Is $e^{B}$, where $B$ is a member of the $SU(2)$ matrix algebra, a member of the $SU(2)$ group?

Question

I am doing some work in quantum field theory, and I have a question regarding the representation of the $SU(2)$ group. My understanding is that the $SU(2)$ group can be represented as $e^B$, where $B$ is a member of the $su(2)$ algebra. $B$ can be written as $igB^\alpha t_\alpha$, where $t_\alpha$ are the generators. However, how does this exponential expression give a member of the $SU(2)$ group?
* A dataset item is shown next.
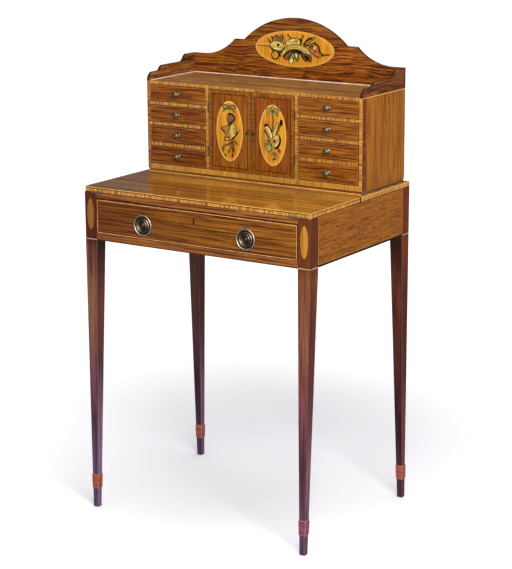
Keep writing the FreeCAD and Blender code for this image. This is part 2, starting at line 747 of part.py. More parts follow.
keep(group([cut(board(mirrored(side, "doors_half", "bank_inner"), ("cabinet_front", "back_face"),
                      ("floor_top", "ceiling")), door_hinge_room(side, True)) for side, name in SIDES]),
     "cabinet_partitions")
keep(group([board(mirrored(side, "bank_inner", "bank_outer"), ("cabinet_front", "back_face"),
                  (f"{row_low(row)} - blade", row_low(row))) for side, name in SIDES for row in ROWS[:2]]),
     "drawer_dividers")
keep(board(("-doors_half", "doors_half"), ("shelf_front", "back_face"),
           ("doors_middle - shelf_board / 2", "doors_middle + shelf_board / 2")), "cabinet_shelf")

# Gallery and crest

def swept_step(start, end, low, high):
    """Two points of an S-shaped step that rises along +X: hollow first, then round."""
    run = f"(({end}) - ({start})) / 2"
    rise = f"(({high}) - ({low})) / 2"
    radius = f"({run} * {run} + {rise} * {rise}) / (2 * {rise})"
    return [(f"({start}) + {run}", f"({low}) + {rise}", radius), (end, high, "-" + radius)]


def make_gallery_sides():
    run = "gallery_nose"
    rise = "gallery_front"
    nose = f"-({run} * {run} + {rise} * {rise}) / (2 * {run})"
    points = [("0", "0", ""), (run, rise, nose), ("first_step_start", rise, "")]
    points += swept_step("first_step_start", "first_step_end", rise, "gallery_middle")
    points += [("second_step_start", "gallery_middle", "")]
    points += swept_step("second_step_start", "second_step_end", "gallery_middle", "gallery_back")
    points += [("cabinet_depth - gallery_board", "gallery_back", ""), ("cabinet_depth - gallery_board", "0", "")]
    pair = []
    for side, name in SIDES:
        x = mirrored(side, "cabinet_half - gallery_board", "cabinet_half")
        pair.append(place(padded(points, "gallery_board"), x[0], "cabinet_front", "cabinet_top", ON_EDGE))
    keep(group(pair), "gallery_sides")


make_gallery_sides()


def make_crest():
    """Gallery back: low ends, a hollow up to a ledge on each side, and a round arch in the middle."""
    points = [
        ("0", "0", ""),
        ("2 * cabinet_half", "0", ""),
        ("2 * cabinet_half", "gallery_back", ""),
        ("cabinet_half + hollow_half", "gallery_back", ""),
        ("cabinet_half + ledge_half", "crest_ledge", "-hollow_radius"),
        ("cabinet_half + arch_half", "crest_ledge", ""),
        ("cabinet_half - arch_half", "crest_ledge", "arch_radius"),
        ("cabinet_half - ledge_half", "crest_ledge", ""),
        ("cabinet_half - hollow_half", "gallery_back", "-hollow_radius"),
        ("0", "gallery_back", ""),
    ]
    keep(place(padded(points, "gallery_board"), "-cabinet_half", "cabinet_back", "cabinet_top", UPRIGHT),
         "gallery_back")


make_crest()

# Knobs

NUT_SHARE = 0.55  # a knob's nut and shank, shares of the head's radius
SHANK_SHARE = 0.25
# A knob in front of its board, from flange over neck to crown: shares of its radius and reach.
KNOB_PROFILE = [(0.78, 0), (0.7, 0.1), (0.36, 0.2), (0.34, 0.42), (0.82, 0.56), (1, 0.72), (0.8, 0.88),
                (0.4, 0.97), (0, 1)]


def knob(radius, reach, thickness, x, z):
    """A turned knob: shank and nut behind the board, flange, neck and domed head in front of it."""
    skin = f"nut_reach + {thickness}"
    nut = f"{radius} * {NUT_SHARE}"
    shank = f"{radius} * {SHANK_SHARE}"
    points = [("0", "0", ""), (nut, "0", ""), (nut, "nut_reach", ""), (shank, "nut_reach", ""),
              (shank, skin, "")]
    points += [(f"{radius} * {out}", f"{skin} + {reach} * {along}", "") for out, along in KNOB_PROFILE]
    return place(turning(points), x, f"cabinet_front + {skin}", z, FACING)


def knob_bore(radius, thickness, x, z):
    """The hole that a knob's shank fits, through a board of that thickness."""
    return bored(f"{radius} * {SHANK_SHARE} + pin_gap", x, z, "cabinet_front", f"cabinet_front + {thickness}")


# Small drawers

def knob_heights(row):
    """A shallow drawer has one knob, and the deep one has a knob on each half of its front."""
    if row < 3:
        return {row: f"{row_low(row)} + small_row / 2"}
    return {3: "floor_top + lowest_row + blade + small_row / 2", 4: "floor_top + lowest_row / 2"}


def make_small_drawer(side, name, row):
    """A veneered front with its knobs, two sides, a back and a bottom."""
    low = f"{row_low(row)} + fit_gap"
    high = f"{row_low(row)} + {row_height(row)} - fit_gap"
    lining_high = f"{high} - small_lining_drop"
    inner = "bank_inner + fit_gap"
    outer = "bank_outer - fit_gap"
    middle = at_side(side, "bank_middle")
    heights = knob_heights(row)
    tools = [knob_bore("knob_radius", "small_front", middle, centre) for centre in heights.values()]
    if row == 3:
        groove = [mirrored(side, inner, outer), ("cabinet_front", "cabinet_front + banding"),
                  ("floor_top + lowest_row", "floor_top + lowest_row + blade")]
        tools.append(board(*groove))
        keep(board(*groove), f"mock_blade_{name}")
    face = cut(board(mirrored(side, inner, outer), ("cabinet_front", "cabinet_front + small_front"),
                     (low, high)), tools)
    y = ("cabinet_front + small_front", "small_end")
    cheeks = [board(mirrored(side, inner, f"{inner} + small_lining"), y, (low, lining_high)),
              board(mirrored(side, f"{outer} - small_lining", outer), y, (low, lining_high))]
    inside = mirrored(side, f"{inner} + small_lining", f"{outer} - small_lining")
    base_low = f"{low} + small_base_lift"
    base_high = f"{base_low} + small_base"
    base = board(inside, y, (base_low, base_high))
    tail = board(inside, ("small_end - small_lining", "small_end"), (base_high, lining_high))
    keep(group([face] + cheeks + [base, tail]), f"small_drawer_{name}_{row}")
    for count, centre in heights.items():
        keep(knob("knob_radius", "knob_reach", "small_front", middle, centre),
             f"drawer_knob_{name}_{count}")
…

Expanding it as a Taylor Series, the determinant of $e^B$ is not going to remain $1$. Do I have incorrect reasoning for any part of this explanation?

Answer 1

It is shown here that $$\det(\exp\mathbf A)=\exp(\operatorname{tr}\mathbf A)$$ But $\mathbf A\in \mathfrak{su}(2)\implies \operatorname{tr}\mathbf A=0$ which shows that $$\det(\exp \mathbf A)=1$$ As expected. There is no problem.

Answer 2

Lie product formula implies that if $\exp t A$, $\exp t B$ are in a (closed) matrix group for all $t$, then so is $\exp(A+B)$. That should ease some of your concerns.